On CAF I often see scientific knowledge compared with belief. Belief in the Catholic sense, at least of Church teaching, is unchanging. Scientific belief changes. This issue comes up over and over in ‘debates’ over the processes by which evolution (a fact) occurs. I thought this story was a good example of scientific progress and the willingness of science to change. Religious belief of the Catholic kind is unlike this sort of scientific reasoning. I am not saying that makes it wrong, but it makes it different.
 
Well, I should hope that Catholic “belief” is different from science. Science is useful and interesting, but I have no desire to make a religion out of it. It’s for understanding how stuff works in our physical world. It is not for understanding stuff completely not of this world, which is what belief is for.

The problem with these apologetics boards advocating a “reasoned” approach to faith is that sooner or later you’re going to hit the brick wall and have to fly on belief anyway.
 
We agree! To take it further, a ‘scientific’ proposition is one that can be tested. If I say that an amputated arm has regrown as a result of prayer the fact, or otherwise, of the regeneration can be tested. It is a scientific claim. If I say that as a result of grace I have come to believe that I am immortal and will continue to live after my apparent death this is not testable. It is therefore not a scientific statement. It might be truce or not but science cannot say. Where science/faith disputes begin is either science making a claim about untestable claims (physics shows God is impossible) or faith making claims about testable claims (evolution, universal floods, miraculous preservation of bodies etc.)
 
Miraculous bodily preservation is probably testable. However, since the Church doesn’t rely on it heavily for anything like canonization, there’s probably not much motivation to test it.
 
Miraculous bodily preservation is probably testable. However, since the Church doesn’t rely on it heavily for anything like canonization, there’s probably not much motivation to test it.

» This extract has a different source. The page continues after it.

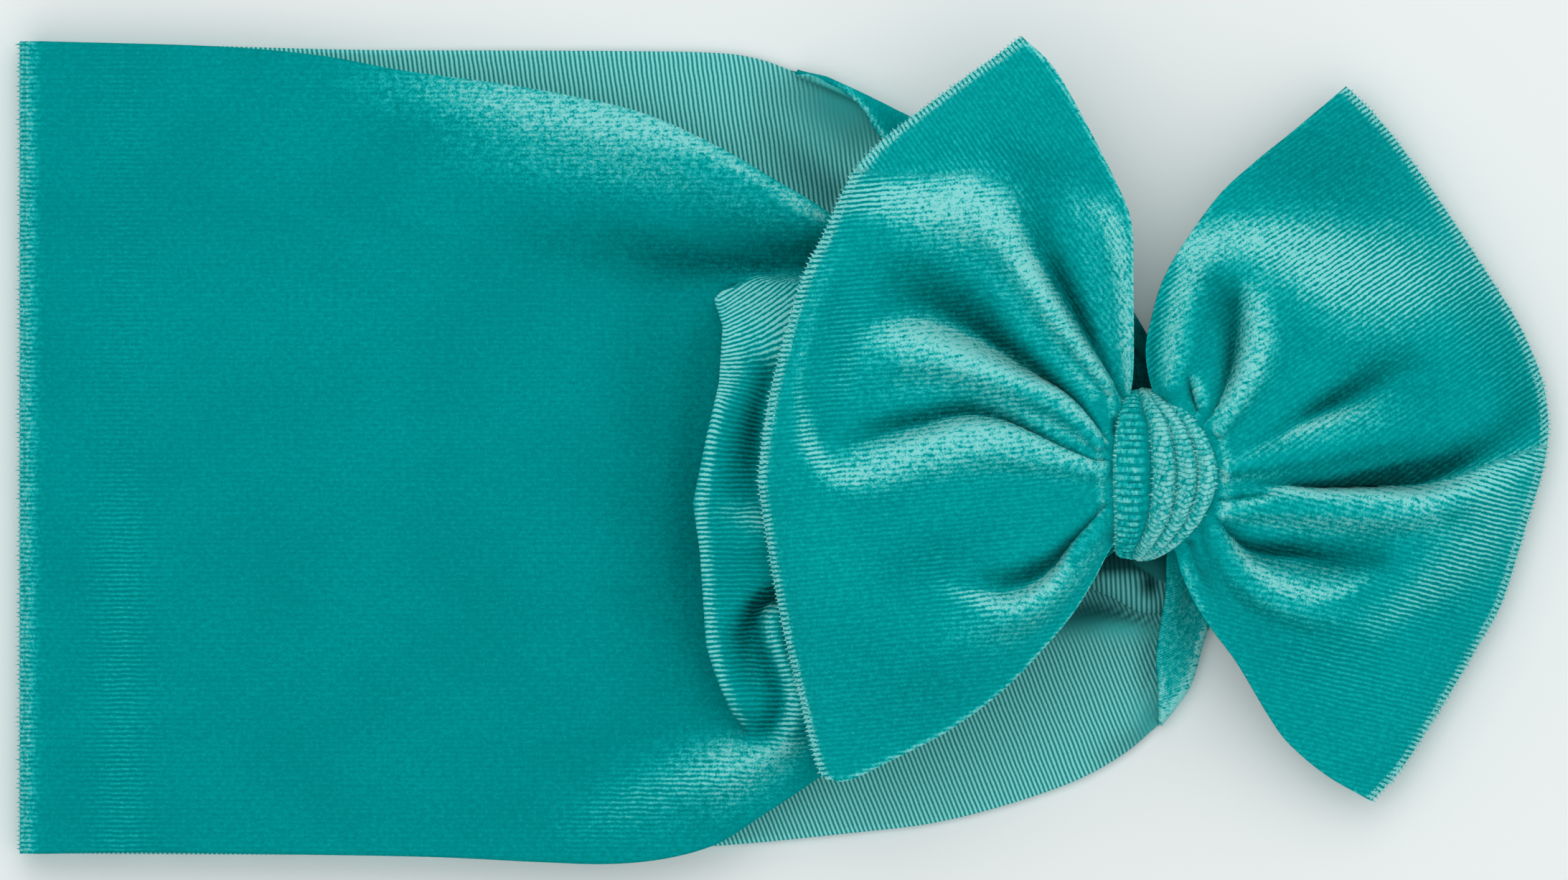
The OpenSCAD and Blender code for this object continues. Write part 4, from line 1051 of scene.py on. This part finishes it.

What happens is that people declare it to be miraculous and continue to have intense faith in this in the absence of the sort of evidence they would require for other things (safety of electrical gear for example). Church people sometimes quote scientists as saying they can see no ‘natural reason’ for things but that is true of almost every observation of almost every unusual thing before scientific examination (which includes things like replicability, open publication of findings and data etc).
 
I presume by “Church people” you mean somebody’s granny in the pew, not an actual representative of the Catholic Church.

Assuming the above definition, “Church people” can have all kinds of thoughts on all kinds of stuff that “ain’t necessarily so.” We see this every day on the forums here. That is why I personally am glad we have teams of experts in the Vatican and a Magisterium that is careful about what they officially say and what positions they officially take.